The MPDG exists solely in the fevered imaginations of sensitive directors to teach broodingly soulful young men to embrace life and its infinite mysteries and adventures - Wikipedia
To every boy who has fallen for a Manic Pixie Dream Girl,
We know by now that pop-culture - not policy - is the invisible force that sets every agenda. The batteries in our cultural carbon monoxide monitors have burnt out and we’ve slept through the alarms. Without our consent film, TV, music and advertising have stepped in as our shoddy supply teachers to tell us what men and women should be. We all know this, but how often do we punch out against the lessons they taught us?
The Manic Pixie Dream Girl trope turns women into whimsical devices to aid the lagging character development of anaemic male protagonists. It leaves us with the sinking impression that boys want titillation - origami mysteries that prove delightfully difficult to unfold - not flesh-and-blood women.
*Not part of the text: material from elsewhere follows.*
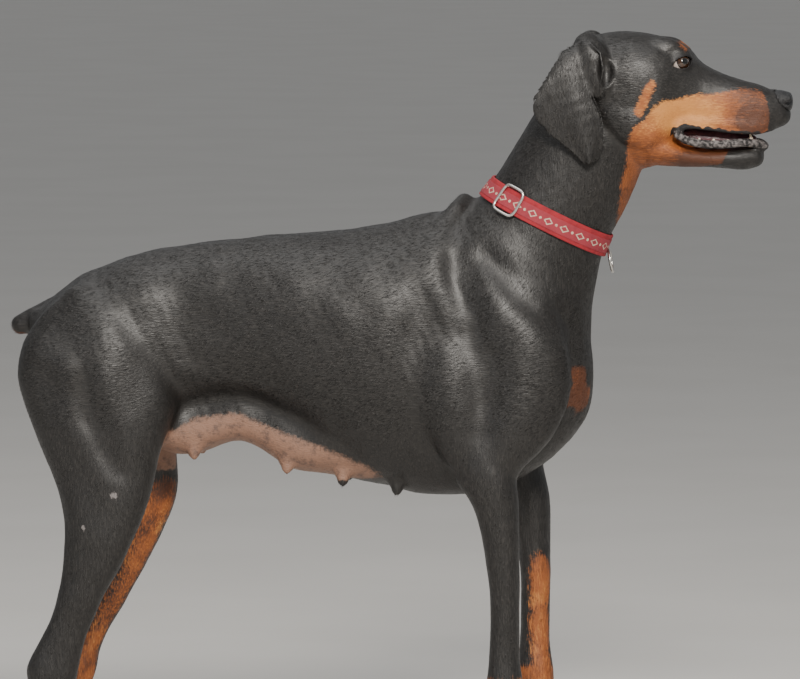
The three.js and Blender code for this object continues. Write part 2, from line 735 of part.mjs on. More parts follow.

When you fall for a woman’s mystery - for the MPDG - it leaves us wondering whether there’s space for us outside the 3 minute montage...whether there’s space for the whole of us.
We are constantly told not to spill our mess or blot the page with our colours - but girls are suffocating under the effort of editing and delighting. We’re busy dragging around the burden of being ourselves just like everyone else, with little energy spare to deftly drip-feed the most magical parts of our personalities or create psychological treasure hunts for cute indie boys. We cannot hide those cupboards filled with difficulties, crammed with unsightly, squirming fears and jealousies. Without light, without air, they rot and fetter and weigh more heavily than ever.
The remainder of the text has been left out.